Thanks for sharing that. So, maybe next you can tell us a bit more about your work?
I’m the General Manager of Seol Grille, an award-winning Korean BBQ restaurant in Cary, and my job is to turn chaos into consistency. I specialize in building high-performance systems for AYCE operations — training, communication, floor execution, and cost control — so the guest experience stays premium even on the busiest nights. I’m known for being hands-on, detail-driven, and for running the restaurant like an orchestra where every role stays in sync. What I’m most proud of is developing people — watching team members grow into confident professionals. What sets me apart is combining high standards with real care: strong culture, clear expectations, and results you can feel the moment you walk in.

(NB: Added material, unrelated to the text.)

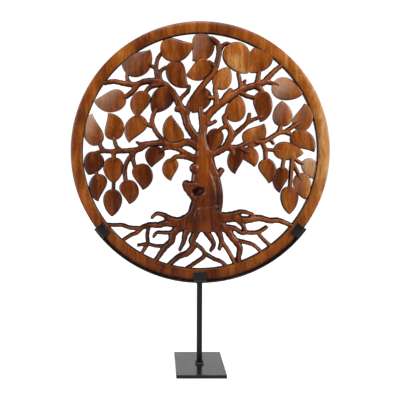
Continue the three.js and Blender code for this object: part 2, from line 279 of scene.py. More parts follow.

What do you like and dislike about the city?
I love the Raleigh–Cary area for its growth, diversity, and how supportive people are of local businesses.

What I like least is that the supply network isn’t as deep as major markets like LA or New York. There are fewer vendor options and less backup, so specialty or premium items can have longer lead times or sudden shortages. It forces restaurants to plan ahead, source smarter, and stay flexible while still delivering consistent quality.